La storia cucita a mano dei Latorre
Latorre non è una maison da passerella con colonna sonora drammatica. È una famiglia con le forbici affilate e le idee chiare: “Noi siamo ancora bottega”, mi dicono. E bottega vuol dire che se serve, si scuce e si rifà. Che i giovani li formi da zero, che il capo non si chiude finché non “sente” giusto, perché – cito – “non tutti sanno vestire, alcuni si coprono e basta.” La sartoria Latorre è una saga familiare che ha il ritmo del respiro e la precisione del taglio a mano. Michele, il patriarca, ha passato ago e savoir-faire ai suoi quattro figli (Vito, Alberto, Luciano e Alessio) e oggi, all’alba della terza generazione, c’è anche il giovane Michele Jr., che ha portato nel guardaroba Latorre una giacca di modernità: la visione del marketing, la voglia di raccontarsi senza snaturarsi.
Abbiamo passato due giorni con loro – nuvole sopra la testa, ma cuore caldo – tra i reparti rinnovati e il verde degli ulivi che abbraccia lo stabilimento. A pranzo, orecchiette come da nonna. A cena, il miglior km 0 della mia vita. Dire che ci hanno accolti con calore è riduttivo: ci hanno fatto spazio a tavola, nella memoria, nel racconto.

Un viaggio tra aghi, tessuti e ulivi
La visita comincia nel reparto taglio, passa per cucito e stiro (entrambi rinnovati di fresco) e termina in una sala illuminata da luce naturale dove le mani – sempre loro – continuano a fare tutto. O quasi: i macchinari ci sono, certo, ma sono spalle di supporto. Il vero talento lo trovi nelle sovrapposizioni manuali, nell’ago che danza tra tessuti di lana, cashmere o quei semitecnici intelligenti (stretch senza elastane! Grazie alla torsione del filato) che sembrano jersey ma si portano come un completo Sartre & cocktail. Uno dei fiori all’occhiello? Si chiama Soffio, ed è una giacca in lana extrafine della nuova collezione che pesa appena 180 grammi. Praticamente un sospiro sartoriale. La provi e capisci subito perché molti clienti descrivono l’esperienza con parole come “godimento”. Giuro: lo hanno detto loro.

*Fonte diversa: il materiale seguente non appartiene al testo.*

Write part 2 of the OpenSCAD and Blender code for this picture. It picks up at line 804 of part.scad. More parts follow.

E poi c’è lui, Michele, il patriarca. Al quale non posso che invidiare la forza d’animo, l’energia e quella scaltrezza lucida che, a più di 80 anni, ancora lo contraddistinguono. Colui che a nove anni metteva le mani tra gli scampoli e a ventitré già era “inondato di lavoro”. Dalla scuola sartoriale veneta alla sua Locorotondo, che allora era “una pianta viva di sarti con la S maiuscola”, ha fatto della perseveranza il suo manifesto. “Ogni giorno c’è qualcosa di nuovo”, ripete come fosse un mantra. E si capisce che lo pensa davvero.

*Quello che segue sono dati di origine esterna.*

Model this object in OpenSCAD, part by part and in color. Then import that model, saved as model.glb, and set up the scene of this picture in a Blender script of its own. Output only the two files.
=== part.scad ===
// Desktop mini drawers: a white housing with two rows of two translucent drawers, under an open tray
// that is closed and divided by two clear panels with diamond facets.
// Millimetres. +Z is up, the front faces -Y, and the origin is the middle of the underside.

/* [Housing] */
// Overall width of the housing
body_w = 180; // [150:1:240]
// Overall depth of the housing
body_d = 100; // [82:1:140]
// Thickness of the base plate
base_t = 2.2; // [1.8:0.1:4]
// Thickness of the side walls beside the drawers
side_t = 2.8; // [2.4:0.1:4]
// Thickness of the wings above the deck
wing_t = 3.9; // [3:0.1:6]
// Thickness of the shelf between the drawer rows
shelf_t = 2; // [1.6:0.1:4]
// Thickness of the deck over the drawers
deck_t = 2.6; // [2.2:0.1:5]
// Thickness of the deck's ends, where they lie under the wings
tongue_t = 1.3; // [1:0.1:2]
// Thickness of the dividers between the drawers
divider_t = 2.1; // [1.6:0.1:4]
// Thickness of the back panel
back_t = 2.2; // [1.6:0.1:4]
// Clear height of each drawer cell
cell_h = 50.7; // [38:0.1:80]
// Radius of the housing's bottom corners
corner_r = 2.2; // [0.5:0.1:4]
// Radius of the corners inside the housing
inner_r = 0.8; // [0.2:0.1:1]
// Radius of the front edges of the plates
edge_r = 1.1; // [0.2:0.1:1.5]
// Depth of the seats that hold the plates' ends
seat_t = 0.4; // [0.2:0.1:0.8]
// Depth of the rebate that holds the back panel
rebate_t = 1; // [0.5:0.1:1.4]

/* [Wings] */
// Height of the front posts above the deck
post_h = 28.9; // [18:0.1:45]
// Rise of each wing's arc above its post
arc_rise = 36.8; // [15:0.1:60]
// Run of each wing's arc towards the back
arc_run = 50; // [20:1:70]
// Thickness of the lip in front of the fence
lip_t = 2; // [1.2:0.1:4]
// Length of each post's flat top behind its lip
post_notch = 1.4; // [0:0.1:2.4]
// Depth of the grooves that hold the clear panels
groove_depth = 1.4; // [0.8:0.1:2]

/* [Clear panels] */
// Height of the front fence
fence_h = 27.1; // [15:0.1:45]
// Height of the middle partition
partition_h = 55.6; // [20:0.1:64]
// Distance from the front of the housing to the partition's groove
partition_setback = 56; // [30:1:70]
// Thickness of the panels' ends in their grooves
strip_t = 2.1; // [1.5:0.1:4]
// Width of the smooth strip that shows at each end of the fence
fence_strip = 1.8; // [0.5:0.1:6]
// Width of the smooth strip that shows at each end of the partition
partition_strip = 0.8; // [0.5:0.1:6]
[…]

Qui non si parla di trend, ma di continuità. Di tessuti che arrivano solo dopo attento controllo qualità. Di nuovi ingressi. La terza generazione Latorre è già al lavoro, con l’ambizione silenziosa di chi ha imparato che si può innovare anche restando radicati, come quegli ulivi che crescono appena fuori dalla fabbrica, piantati e curati dalla famiglia stessa. Ogni dettaglio racconta questa tensione tra tradizione e spinta in avanti. E sempre da sé, perché da Latorre l’indipendenza è sacra: prima si produce per sé, poi – se c’è margine – per gli altri. Nessuna sudditanza ai grandi clienti: “Se un giorno dovessero sparire, noi ci restiamo. Interi”.

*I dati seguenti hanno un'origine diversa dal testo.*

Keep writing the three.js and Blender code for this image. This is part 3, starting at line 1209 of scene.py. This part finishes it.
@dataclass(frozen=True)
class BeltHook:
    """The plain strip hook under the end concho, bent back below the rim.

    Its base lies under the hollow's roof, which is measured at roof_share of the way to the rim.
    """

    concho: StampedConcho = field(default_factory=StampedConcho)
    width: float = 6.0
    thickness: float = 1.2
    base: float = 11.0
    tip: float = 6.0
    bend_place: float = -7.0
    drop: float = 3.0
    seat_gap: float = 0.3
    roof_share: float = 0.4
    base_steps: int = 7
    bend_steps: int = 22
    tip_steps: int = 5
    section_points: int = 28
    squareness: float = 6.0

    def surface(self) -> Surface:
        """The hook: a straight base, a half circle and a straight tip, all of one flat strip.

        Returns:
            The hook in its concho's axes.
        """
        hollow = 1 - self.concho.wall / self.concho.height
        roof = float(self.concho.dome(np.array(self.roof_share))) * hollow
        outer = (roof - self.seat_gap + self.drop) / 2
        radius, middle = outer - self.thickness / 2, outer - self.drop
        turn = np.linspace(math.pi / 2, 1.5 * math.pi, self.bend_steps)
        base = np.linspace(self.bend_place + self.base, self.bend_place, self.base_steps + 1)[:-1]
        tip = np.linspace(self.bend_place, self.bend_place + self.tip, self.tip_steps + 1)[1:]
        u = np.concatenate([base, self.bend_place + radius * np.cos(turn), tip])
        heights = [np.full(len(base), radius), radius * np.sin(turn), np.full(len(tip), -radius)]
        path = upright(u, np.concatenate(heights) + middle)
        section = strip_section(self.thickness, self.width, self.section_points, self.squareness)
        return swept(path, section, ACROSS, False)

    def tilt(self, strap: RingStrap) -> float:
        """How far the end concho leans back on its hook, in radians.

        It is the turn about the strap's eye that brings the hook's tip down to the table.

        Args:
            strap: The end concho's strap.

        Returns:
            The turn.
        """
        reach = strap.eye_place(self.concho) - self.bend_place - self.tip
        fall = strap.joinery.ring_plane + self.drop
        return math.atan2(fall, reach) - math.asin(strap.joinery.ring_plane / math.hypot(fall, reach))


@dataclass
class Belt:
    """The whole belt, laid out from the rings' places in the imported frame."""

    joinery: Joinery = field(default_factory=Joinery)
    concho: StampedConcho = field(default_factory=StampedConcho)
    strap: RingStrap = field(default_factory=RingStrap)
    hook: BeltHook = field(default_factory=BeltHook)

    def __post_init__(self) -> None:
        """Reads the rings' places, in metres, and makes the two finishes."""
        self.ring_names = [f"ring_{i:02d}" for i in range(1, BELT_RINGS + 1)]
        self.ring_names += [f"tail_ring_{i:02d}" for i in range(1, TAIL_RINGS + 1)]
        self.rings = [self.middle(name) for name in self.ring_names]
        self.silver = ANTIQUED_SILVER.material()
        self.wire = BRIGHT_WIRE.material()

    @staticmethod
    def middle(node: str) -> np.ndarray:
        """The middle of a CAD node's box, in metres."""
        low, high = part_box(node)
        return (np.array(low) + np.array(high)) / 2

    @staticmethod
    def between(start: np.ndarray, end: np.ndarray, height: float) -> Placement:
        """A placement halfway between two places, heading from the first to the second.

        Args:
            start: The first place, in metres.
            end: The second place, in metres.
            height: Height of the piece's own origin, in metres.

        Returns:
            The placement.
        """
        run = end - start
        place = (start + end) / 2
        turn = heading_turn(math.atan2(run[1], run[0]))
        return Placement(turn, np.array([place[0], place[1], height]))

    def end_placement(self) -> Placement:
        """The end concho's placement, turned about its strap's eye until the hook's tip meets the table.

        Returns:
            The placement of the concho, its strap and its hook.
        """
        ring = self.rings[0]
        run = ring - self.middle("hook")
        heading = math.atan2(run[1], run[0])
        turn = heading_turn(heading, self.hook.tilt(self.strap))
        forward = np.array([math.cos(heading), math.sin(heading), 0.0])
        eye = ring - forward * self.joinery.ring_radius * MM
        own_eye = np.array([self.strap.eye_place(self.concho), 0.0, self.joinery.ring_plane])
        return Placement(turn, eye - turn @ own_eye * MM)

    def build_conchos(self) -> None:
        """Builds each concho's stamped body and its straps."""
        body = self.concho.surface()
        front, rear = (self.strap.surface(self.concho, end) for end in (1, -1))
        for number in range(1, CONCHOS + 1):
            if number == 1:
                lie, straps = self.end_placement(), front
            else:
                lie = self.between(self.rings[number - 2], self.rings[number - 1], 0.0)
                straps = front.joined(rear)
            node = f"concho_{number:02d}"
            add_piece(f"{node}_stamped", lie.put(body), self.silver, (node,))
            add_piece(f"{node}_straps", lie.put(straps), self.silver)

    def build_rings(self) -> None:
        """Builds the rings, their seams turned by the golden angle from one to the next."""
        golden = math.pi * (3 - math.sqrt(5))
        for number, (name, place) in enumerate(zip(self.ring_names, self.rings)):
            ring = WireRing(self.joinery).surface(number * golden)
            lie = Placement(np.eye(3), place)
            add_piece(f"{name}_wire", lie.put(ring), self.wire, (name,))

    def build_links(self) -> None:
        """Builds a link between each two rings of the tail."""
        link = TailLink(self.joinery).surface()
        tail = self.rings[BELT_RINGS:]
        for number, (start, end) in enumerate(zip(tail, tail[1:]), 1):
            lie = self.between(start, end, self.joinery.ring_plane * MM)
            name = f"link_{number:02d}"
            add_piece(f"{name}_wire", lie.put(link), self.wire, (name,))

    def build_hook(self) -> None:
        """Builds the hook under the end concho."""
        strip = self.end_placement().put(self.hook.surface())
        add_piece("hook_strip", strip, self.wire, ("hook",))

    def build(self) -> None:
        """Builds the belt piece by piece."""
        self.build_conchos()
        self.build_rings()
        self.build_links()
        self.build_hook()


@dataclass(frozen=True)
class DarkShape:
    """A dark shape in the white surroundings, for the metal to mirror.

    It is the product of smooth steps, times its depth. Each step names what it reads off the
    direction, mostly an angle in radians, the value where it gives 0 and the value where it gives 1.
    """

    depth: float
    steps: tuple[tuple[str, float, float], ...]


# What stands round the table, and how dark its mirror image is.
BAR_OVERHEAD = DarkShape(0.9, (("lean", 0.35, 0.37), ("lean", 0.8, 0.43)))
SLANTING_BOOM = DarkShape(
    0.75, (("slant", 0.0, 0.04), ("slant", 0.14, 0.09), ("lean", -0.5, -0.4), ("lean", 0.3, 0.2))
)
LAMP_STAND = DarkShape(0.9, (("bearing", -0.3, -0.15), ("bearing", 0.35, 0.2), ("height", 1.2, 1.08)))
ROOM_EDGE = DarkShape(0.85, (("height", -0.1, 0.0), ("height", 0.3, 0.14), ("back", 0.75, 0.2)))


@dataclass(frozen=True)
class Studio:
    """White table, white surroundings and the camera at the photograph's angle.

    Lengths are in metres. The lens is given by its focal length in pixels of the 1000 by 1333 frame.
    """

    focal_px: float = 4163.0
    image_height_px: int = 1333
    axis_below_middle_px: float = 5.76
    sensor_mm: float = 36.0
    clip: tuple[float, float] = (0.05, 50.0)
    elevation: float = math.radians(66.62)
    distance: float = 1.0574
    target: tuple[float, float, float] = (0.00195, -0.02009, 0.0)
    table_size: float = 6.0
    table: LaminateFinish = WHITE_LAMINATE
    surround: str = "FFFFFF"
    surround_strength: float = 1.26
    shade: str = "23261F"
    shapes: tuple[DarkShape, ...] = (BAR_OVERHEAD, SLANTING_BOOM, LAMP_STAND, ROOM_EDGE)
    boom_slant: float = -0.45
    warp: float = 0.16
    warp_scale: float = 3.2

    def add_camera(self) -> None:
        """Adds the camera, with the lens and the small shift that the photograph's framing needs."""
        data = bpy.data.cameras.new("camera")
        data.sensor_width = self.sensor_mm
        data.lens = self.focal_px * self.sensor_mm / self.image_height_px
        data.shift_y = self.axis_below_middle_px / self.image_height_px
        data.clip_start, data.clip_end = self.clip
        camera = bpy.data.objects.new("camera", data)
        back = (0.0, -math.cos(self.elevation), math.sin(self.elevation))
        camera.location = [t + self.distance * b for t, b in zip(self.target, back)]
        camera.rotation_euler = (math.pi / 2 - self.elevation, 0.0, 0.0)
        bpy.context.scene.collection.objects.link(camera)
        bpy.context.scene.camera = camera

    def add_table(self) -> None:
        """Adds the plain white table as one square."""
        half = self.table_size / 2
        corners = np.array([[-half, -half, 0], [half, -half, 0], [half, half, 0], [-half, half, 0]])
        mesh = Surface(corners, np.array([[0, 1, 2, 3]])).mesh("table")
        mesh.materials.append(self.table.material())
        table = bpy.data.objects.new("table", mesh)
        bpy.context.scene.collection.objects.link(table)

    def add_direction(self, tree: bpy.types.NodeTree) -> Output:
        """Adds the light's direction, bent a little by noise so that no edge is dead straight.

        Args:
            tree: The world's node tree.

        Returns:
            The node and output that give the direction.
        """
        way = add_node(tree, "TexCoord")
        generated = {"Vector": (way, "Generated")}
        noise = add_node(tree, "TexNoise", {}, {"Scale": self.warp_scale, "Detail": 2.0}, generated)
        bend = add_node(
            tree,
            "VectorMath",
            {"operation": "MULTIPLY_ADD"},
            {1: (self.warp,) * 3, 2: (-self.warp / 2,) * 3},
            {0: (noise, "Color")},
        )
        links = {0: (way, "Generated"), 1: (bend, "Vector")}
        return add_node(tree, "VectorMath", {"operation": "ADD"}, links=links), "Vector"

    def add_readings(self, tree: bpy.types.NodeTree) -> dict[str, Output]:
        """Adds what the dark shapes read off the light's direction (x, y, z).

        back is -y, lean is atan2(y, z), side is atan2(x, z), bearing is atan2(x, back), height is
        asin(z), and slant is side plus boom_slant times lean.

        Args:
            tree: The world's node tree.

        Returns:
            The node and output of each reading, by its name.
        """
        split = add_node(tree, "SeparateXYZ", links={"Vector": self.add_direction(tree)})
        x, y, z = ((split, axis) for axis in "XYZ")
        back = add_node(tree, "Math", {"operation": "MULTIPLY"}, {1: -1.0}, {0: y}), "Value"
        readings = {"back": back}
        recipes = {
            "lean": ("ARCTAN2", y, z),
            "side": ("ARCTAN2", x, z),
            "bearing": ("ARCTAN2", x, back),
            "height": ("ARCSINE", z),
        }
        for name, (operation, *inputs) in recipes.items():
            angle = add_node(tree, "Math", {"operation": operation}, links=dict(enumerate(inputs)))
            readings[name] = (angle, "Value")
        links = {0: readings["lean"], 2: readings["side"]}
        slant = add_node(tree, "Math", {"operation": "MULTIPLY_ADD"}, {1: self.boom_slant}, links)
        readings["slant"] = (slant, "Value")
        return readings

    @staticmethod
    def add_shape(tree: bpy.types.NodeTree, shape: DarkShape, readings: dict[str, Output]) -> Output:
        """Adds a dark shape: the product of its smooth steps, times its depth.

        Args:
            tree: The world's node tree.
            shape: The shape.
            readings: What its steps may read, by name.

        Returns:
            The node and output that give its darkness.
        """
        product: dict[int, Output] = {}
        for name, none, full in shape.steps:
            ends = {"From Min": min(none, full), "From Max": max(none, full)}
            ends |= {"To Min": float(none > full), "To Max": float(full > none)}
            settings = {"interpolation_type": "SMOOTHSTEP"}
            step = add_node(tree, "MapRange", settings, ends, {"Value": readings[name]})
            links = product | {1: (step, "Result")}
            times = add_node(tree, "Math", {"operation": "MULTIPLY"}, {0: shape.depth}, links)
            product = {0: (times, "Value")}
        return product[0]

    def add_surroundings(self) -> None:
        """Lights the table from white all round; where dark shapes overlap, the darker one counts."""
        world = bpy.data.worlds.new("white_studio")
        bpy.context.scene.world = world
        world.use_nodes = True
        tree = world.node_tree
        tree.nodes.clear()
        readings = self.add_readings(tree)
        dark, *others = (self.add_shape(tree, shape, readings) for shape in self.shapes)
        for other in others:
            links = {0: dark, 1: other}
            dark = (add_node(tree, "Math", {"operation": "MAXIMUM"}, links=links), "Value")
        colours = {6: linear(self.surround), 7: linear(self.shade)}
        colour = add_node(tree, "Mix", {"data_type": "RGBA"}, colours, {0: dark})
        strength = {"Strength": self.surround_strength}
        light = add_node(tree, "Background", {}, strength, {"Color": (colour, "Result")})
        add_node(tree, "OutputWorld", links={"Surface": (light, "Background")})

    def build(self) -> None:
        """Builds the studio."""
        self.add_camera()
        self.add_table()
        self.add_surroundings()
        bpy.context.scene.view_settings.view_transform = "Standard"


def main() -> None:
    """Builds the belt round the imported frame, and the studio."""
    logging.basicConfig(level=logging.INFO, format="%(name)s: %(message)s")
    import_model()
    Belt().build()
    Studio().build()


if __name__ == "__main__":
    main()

Il cortometraggio celebrativo che di Sartoria Latorre
A coronamento del viaggio, l’ultimo giorno hanno proiettato un film. Non uno spot finto o patinato, ma un vero cortometraggio, girato da Frigobar, un collettivo di giovani pugliesi talentuosi che Latorre ha scelto di sostenere. Perché il territorio si coltiva anche così: dando fiducia a chi crea localmente, senza dover guardare per forza a Milano per trovare idee forti e creativi capaci. Il film è stato un concentrato di pathos, ma senza mai cadere nella melassa o nella retorica. Un racconto potente della famiglia, del passato e di quel futuro che, qui, affonda già le radici.

Memorabile il momento in cui Michele Latorre senior ricorda sua moglie Vittoria, a cui ha dedicato l’opera: “Abbiamo vissuto 43 anni insieme sempre in armonia. Quando ci guardavamo in faccia ci si capiva. Lei era una grande donna. Se mi trovo qua, lo devo a lei: è stata il volano, quella più coraggiosa. Io ero un sartorello fifone… Alla fine è stata lei a darmi la spinta.” E ancora: “Il nostro amore è nato fra le pezze, tra i tessuti. Senza la sua forza, niente sarebbe stato possibile.” Tra gli spettatori, nessuno parlava. Solo qualche respiro trattenuto e un’emozione che, come tutto qui, era fatta a mano.